Scope of duty questions are a recurring theme in claims against professionals. It is not enough for a claimant to say that a loss may not have occurred “but for” the defendant’s supposed error; the claimant must also show that the loss suffered is one for which the professional assumed a legal responsibility.

A High Court decision at the end of last year, Astle and others v Evans Randall and CBRE1 , looked at these arguments again, and confirmed a judicial reluctance to strike out claims on scope of duty grounds. But, it seems to us, it is a case in which the court might well have taken a more robust stance.

Scope of duty points are often difficult and fact sensitive and the court’s current approach (Equitable2 and BCCI3 ) appears to be that it should wait for the full facts to emerge at trial. On the other hand, there is something to be said for grasping the nettle early on scope of duty points: huge costs and time can be wasted on factual enquiries which prove to have been largely speculative.

In summary:

This case was a summary judgment application by various defendants, to dispose of a claim brought by investors in a trust. The defendants were Evans Randall, who were said to have been responsible for ensuring that the Information Memorandum (IM) was accurate, and CBREwho had provided property valuations included within the IM which were said to have been relied upon for the purposes of the investment in the trust.

Each defendant argued that the claim should fail as the losses could not fall within the scope of the relevant duty. Each said that it was simply providing information to potential investors and there was no allegation that either was providing any advice as to whether or not to invest in the trust (the distinction drawn by Lord Hoffman in SAAMCo)4.

It was also argued that even if the information in the IM, including the valuations, had been correct, the losses would have been the same: the claimants would still have lost all of their money in any event as their security was subject to the first ranking charge of the bank which had advanced funding for the project.

Both applications failed. The judge found that it was at least arguable that the duty of Evans Randall, as “promoter” of the scene, went beyond that of providing information, but also to questions relevant to the commercial prospects for the investment more generally. That was, the court said, ultimately a factual question which required a full trial, not a surprising conclusion. CBRE had a further argument however. The approach to assessing the losses which fall within the professional’s scope of duty is generally to consider what position the claimant would have been in if the negligent advice had in fact been correct. So in this case, that would require the court to consider what position the claimants would have been in had the property valuations in the IM been correct.
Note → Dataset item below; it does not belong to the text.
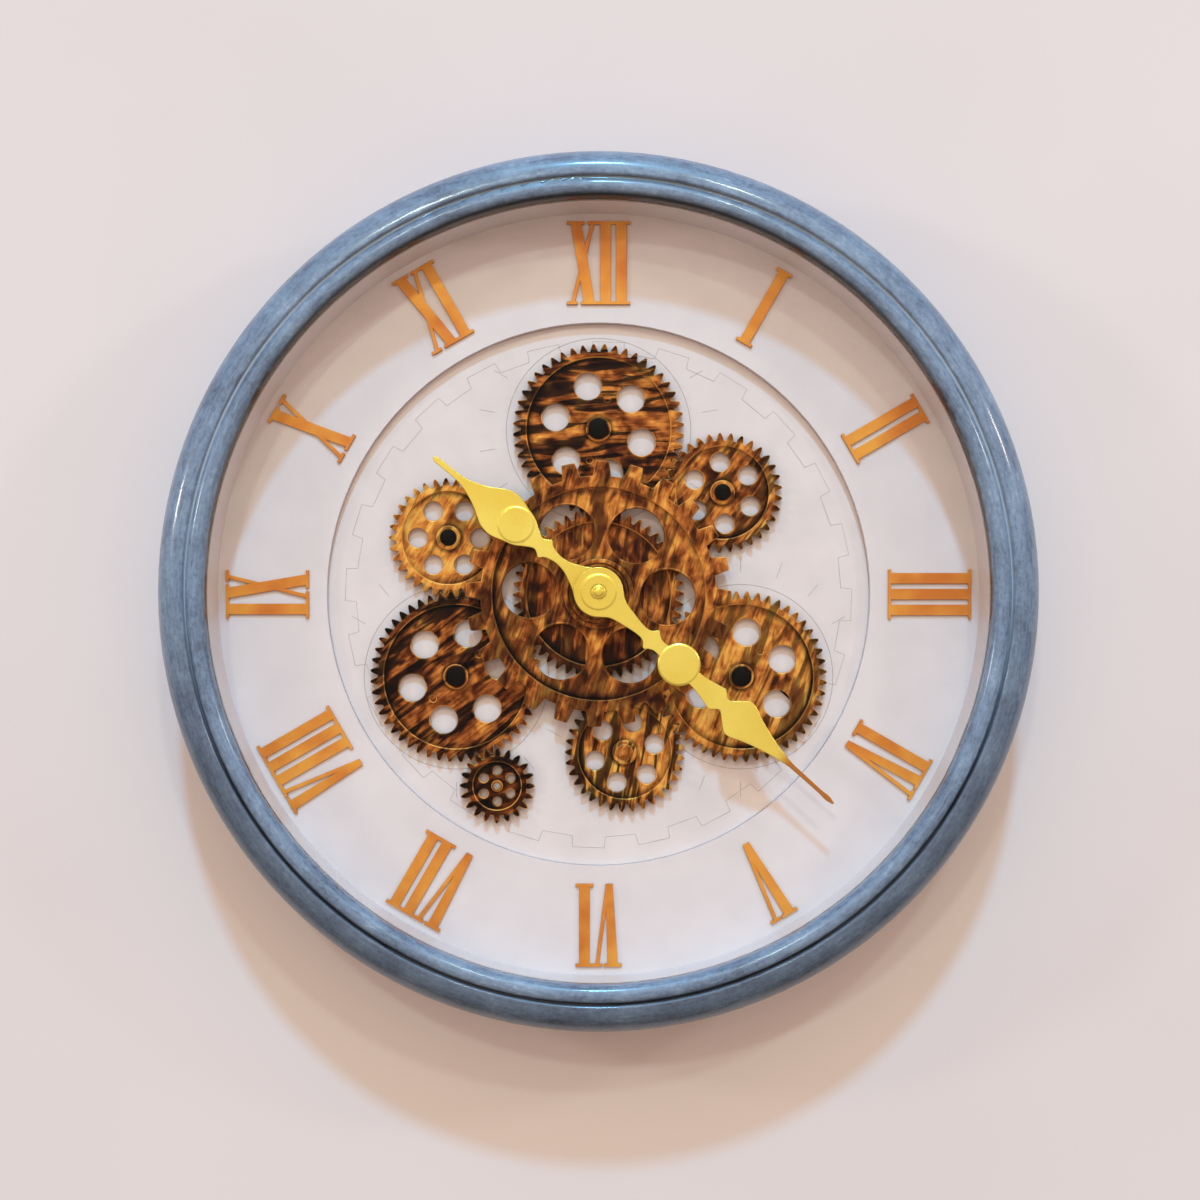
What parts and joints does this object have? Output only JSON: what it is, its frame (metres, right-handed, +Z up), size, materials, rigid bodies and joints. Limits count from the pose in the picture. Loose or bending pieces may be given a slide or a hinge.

As was argued by CBRE at the hearing, the claimants would have been in exactly the same position, because their security was subject to the bank’s claims. No detailed factual enquiry would be required to establish whether, once the bank’s security had been satisfied, there would have been anything left over for the claimants (and in fact evidence was produced at the hearing which demonstrated that there would not have been).

On the face of it, the court would therefore have been quite justified in allowing CBRE’s application for summary judgment on this basis.

The judge however considered that the claimants’ loss might be the difference between the true value and the negligent valuation, at the time of the incorrect valuation, regardless of whether it could be shown later that the claimants would have lost all of their investment in any event.

The judge however questioned whether that was the correct approach in this case:

“It is not obvious to me that the court is required to work out how much worse off the Claimants are than they would have been if the valuation in fact carried out had been correct by referring to what can now be seen to have occurred, without regard to the difference between valuation and true value at the transaction date.”

The alternative approach considered by the judge was that the measure of loss attributable toCBRE should be based on the difference between the true value of the properties and the negligent valuation, to be assessed at the time of the incorrect valuation, regardless of whether it could be shown later that the claimants would have lost all of their investment in any event.

While that approach may make sense in a straightforward negligent valuation case, in which a mortgage lender is owed a duty of care, it would arguably produce a quite illogical outcome on the facts of this particular case (and no doubt many others).

It was said by the claimants that the difference between the true value of the properties and the negligent valuation, at the time of valuation, was greater than the total amount invested by the claimants. On that basis, they would be able to recover the full amount of their investment, even if it could be shown later that the claimants would ultimately have lost all of their investment, irrespective of the valuation (because of the bank’s first ranking charge).

Such an approach could result in a very strange result, in which the losses deemed to fall within the scope of a defendant’s duty were higher than the losses caused, as a matter of fact, by the defendant’s negligence5 (when it should be the case that legal causation acts as a secondary filter to reduce the basic loss from a “but for” analysis).

We will wait to see whether this case reaches trial, at which point some of these issues will no doubt be explained in greater depth.

In the meantime, the key point to take away from this judgment (rightly or wrongly) is the difficulty in persuading a court to dispose of scope of duty issues at the summary stage.